— Set exercise —
Start at the line containing "Keep writing the Blender" and stop at the line containing "self.socket = socket"; copy those lines exactly, both ends included, and no others.

* begin Material supplied *

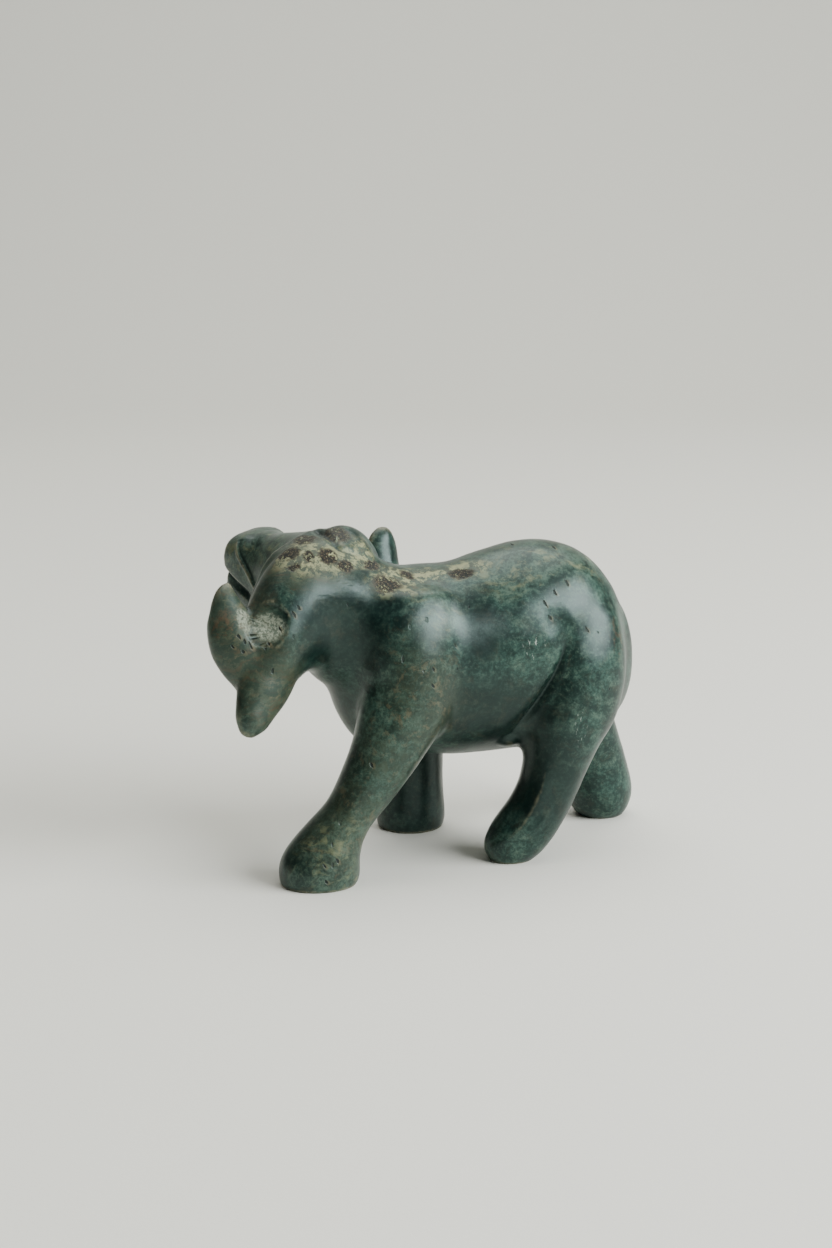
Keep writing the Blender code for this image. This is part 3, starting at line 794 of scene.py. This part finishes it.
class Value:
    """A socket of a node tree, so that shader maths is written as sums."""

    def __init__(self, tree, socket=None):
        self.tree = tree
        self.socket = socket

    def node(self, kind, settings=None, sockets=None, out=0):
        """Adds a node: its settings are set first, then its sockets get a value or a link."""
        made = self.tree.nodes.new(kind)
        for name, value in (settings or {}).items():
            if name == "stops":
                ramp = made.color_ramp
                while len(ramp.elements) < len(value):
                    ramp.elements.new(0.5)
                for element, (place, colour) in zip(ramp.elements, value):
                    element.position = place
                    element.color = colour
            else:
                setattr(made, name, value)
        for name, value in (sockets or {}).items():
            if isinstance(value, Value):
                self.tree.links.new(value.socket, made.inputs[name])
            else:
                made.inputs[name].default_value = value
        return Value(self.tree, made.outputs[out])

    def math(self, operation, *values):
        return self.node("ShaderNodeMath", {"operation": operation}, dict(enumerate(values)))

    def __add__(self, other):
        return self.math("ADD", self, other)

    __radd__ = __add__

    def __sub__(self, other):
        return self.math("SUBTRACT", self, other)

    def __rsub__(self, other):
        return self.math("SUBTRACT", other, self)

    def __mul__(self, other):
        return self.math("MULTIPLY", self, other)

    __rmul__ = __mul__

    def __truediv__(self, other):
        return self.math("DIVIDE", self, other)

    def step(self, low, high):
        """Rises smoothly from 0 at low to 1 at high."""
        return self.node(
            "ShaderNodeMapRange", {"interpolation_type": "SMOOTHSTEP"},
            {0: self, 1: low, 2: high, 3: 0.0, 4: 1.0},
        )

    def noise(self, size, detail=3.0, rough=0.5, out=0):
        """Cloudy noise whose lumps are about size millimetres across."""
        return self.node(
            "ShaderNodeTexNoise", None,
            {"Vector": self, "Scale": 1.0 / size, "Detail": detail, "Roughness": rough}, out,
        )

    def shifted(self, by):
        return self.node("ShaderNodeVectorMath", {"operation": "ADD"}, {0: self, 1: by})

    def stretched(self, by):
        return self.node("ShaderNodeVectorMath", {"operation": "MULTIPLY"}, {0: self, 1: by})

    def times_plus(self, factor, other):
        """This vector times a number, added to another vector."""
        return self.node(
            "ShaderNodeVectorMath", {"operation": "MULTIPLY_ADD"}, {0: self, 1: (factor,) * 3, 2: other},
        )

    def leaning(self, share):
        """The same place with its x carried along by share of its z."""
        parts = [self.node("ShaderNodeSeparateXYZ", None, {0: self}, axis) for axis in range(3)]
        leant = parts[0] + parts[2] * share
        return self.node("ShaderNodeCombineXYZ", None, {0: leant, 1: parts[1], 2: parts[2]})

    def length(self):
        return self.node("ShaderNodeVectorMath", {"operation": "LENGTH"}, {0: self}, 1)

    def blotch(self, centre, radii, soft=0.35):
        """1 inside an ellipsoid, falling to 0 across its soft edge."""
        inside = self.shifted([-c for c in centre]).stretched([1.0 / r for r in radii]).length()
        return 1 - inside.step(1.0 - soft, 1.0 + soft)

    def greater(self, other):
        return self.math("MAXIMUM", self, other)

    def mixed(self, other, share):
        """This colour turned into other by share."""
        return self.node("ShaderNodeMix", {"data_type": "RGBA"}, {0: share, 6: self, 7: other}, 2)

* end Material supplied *
* begin Material supplied *

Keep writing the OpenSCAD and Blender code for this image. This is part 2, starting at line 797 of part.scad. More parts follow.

* end Material supplied *

— Result of this task —
Keep writing the Blender code for this image. This is part 3, starting at line 794 of scene.py. This part finishes it.
class Value:
    """A socket of a node tree, so that shader maths is written as sums."""

    def __init__(self, tree, socket=None):
        self.tree = tree
        self.socket = socket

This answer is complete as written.